Housing and the Middle Class
Roughly one-fifth of all homes sold in the Phoenix area late last year were affordable for a family earning the median local income, about $72K, Peter S. Goodman reports for The New York Times. The lack of affordable housing has led to a wave of evictions among lower-income households, and even workers with six-figure incomes are taking on extra jobs and longer commutes. The national housing market is the least affordable it’s been in 40 years.

Degree On-Ramp
The University of Virginia plans to begin offering an online, 12-course program this fall for healthcare workers, including access associates, reception teams, and billing and contract-center employees. Students who successfully complete the Enlighten program will earn 36 undergraduate credits from UVA and be eligible to apply to bachelor’s degree programs offered by the university’s School of Continuing and Professional Studies.

Job Moves
Bijal Shah has been appointed CEO of Guild and joined the company’s board. Shah arrived at Guild in 2018 as its chief product officer and became interim CEO last year. Rachel Romer, Guild’s founder and former CEO, is recovering from a stroke. Romer is a member of Guild’s board and is expected to later become its executive chair.

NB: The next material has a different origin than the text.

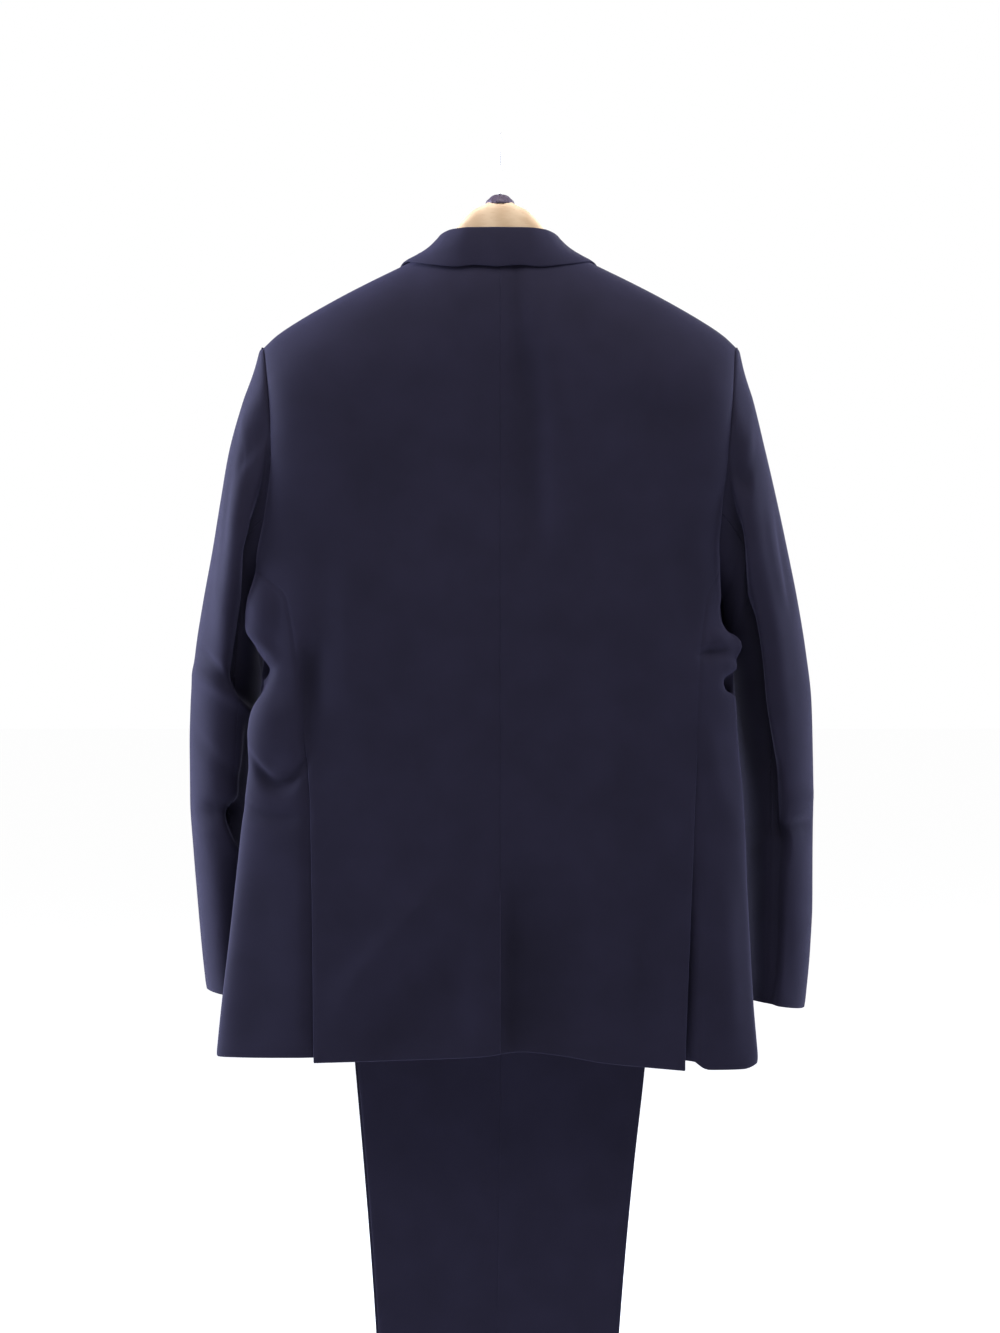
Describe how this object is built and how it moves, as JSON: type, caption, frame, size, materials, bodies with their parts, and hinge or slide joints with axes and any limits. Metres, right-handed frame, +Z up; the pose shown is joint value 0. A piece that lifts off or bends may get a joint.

David Socolow has joined the new Social Finance Institute as its head of policy. The institute, an initiative of the nonprofit Social Finance, officially launches next week. Socolow previously was commissioner of the New Jersey Department of Labor and Workforce Development. He also previously worked at the Center for Law and Social Policy and the U.S. Department of Labor

Sobriqué “Sorby” Grant has been named the next CEO of Climb Hire, a career connection provider with a focus on professional networks. Grant currently serves as the organization’s president and chief program officer. She will replace Nitzan Pelman, Climb Hire’s CEO, who will lead the new Climb Hire Labs, which will help disseminate the Climb Hire model.